In 1888, Following a disturbance at home, Trevor Bentley's mother sends the 15-year-old to find his uncle, a constable on the London police force. Trevor embarks on a bizarre sequence of adventures, beginning with his witnessing Jack the Ripper at work. Over the next few months, the Ripper and Trevor pursue each other across the Atlantic and on to Arizona, sometimes exchanging roles of hunter and the hunted. Laymon's other horror novels include The Stake (St. Martin's, 1992) and, under the pseudonym Richard Kelly, Midnight's Lair (St Martin's, 1991). He is an accomplished wordsmith, but Savage 's plot falters with too many improbabilities and the author's denigrating peep show presentation of his women characters. Not a necessary puchase.- Robert Jordan, Univ. of Iowa, Iowa CityCopyright 1993 Reed Business Information, Inc.

From Booklist

Laymon's hero, 15-year-old Brit Trevor Bentley, has a run-in with none other than Jack the Ripper himself in London's East End in 1888. Before he knows it, Trevor finds himself shanghaied to America by the evil Ripper, and after escaping the murderer, the young man has adventures in New York and points west before a final confrontation in, believe it or not, Arizona Territory. Laymon's basic premise is sound, as the real-life Ripper suddenly vanished; it's entirely possible that he just skipped town. However, the book's style, modeled after the adventure novels of Robert Louis Stevenson and Mark Twain, is not a good marriage with the gruesome butcherings administered by the Ripper. Virtually every person Trevor encounters becomes a victim of the killer, setting up a revenge motif as the lad feels obligated to bring the wily Ripper to justice. Breathlessly, Laymon puts Trevor through a sexual encounter with an older woman, an initiation into a band of Wild West desperadoes, and other adventures worthy of a Huck Finn, always with the gory details of Ripper dismemberments hovering in the shadows. Savage is interesting, with its likable (and despicable) characters, but its folksy style coupled with sizable buckets of blood may be off-putting. Joe Collins

From Kirkus Reviews

At their best, Laymon's cackling horrors (The Stake, 1991; Night Visions 7, 1989) are the nastiest around--sleek, black- humored, skirting (if not slipping over) the edge of pornoviolence.
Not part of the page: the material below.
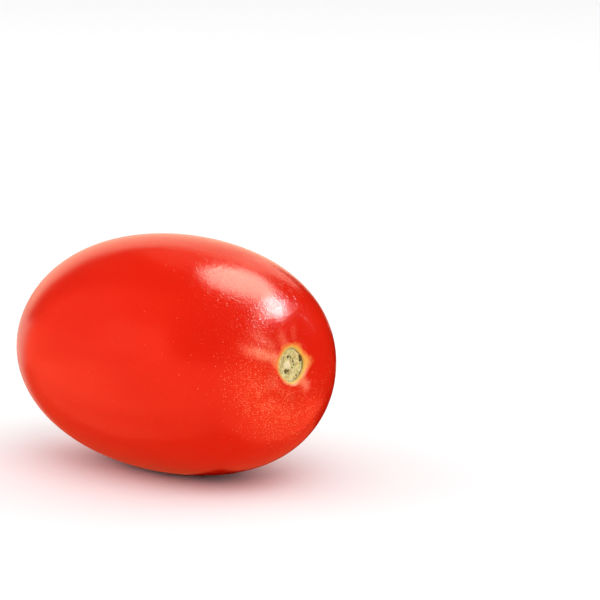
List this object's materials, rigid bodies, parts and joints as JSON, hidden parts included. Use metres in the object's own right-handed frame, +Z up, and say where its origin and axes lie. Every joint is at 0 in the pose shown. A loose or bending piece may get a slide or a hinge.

Here, though, he injects them into a floundering picaresque historical about Jack the Ripper--set partly in the Old West- -resulting in his only seriously dull book yet. Even Laymon's usual thrumming prose is missing here, replaced by a faux-plucky narration (``It wasn't a job I could walk away from''; ``Right then I vowed to save her'') by 15-year-old Londoner Trevor Bentley, who, one dark-and-stormy night in 1988, goes searching for a bobby to corral the lout who's beaten his mom. Wandering the streets, Trevor is attacked by thugs who strip him; seeking clothes, he breaks into an apartment but hides under the bed when the occupant returns--a whore accompanied by none other than the Ripper, who mutilates the woman while the boy cowers inches below: a wicked beginning that Laymon soon squanders. Trevor follows ``the fiend'' only to be shanghaied--along with luscious young Trudy Armitage--aboard the Armitage family yacht, which the Ripper has pirated, aiming to sail to the fresh killing-ground of America. Sundry tortures, mostly of Trudy, make the voyage pass quickly; arriving in the US, the Ripper rips Trudy and escapes, trailed by Trevor, who loses his prey but is taken in by a retired general and his daughter, who tutors the boy in sex. Long months later, reading of savage murders in Tombstone, Trevor rides the rails west, where he takes up with outlaws, dallies with yet another pretty girl, and, at last, confronts the Ripper in a blood- spouting finale. Laymon dedicates this meandering mistake to his agent, who, he says, suggested ``an English setting...so this book is your fault.'' Okay--but Laymon himself should have known better. And next time, with luck, will. -- Copyright ©1993, Kirkus Associates, LP. All rights reserved.

About the Author

A former President of the Horror Writers Association, Laymon has written over thirty novels, more than sixty-five literary short stories (which were published in Ellery Queen, Alfred Hitchcock, and Cavalier), poetry, crime fiction, two suspense novels, a Western, and two romance novels. Until recently, his books were unavailable in the US for more than twenty years. His novel Flesh was named Best Horror Novel of 1988 by Science Fiction Chronicle, and both Flesh and Funland were nominated for the Bram Stoker Award. He won this award posthumously in 2001 for The Traveling Vampire Show. Richard Laymon died in 2001 of a heart attack.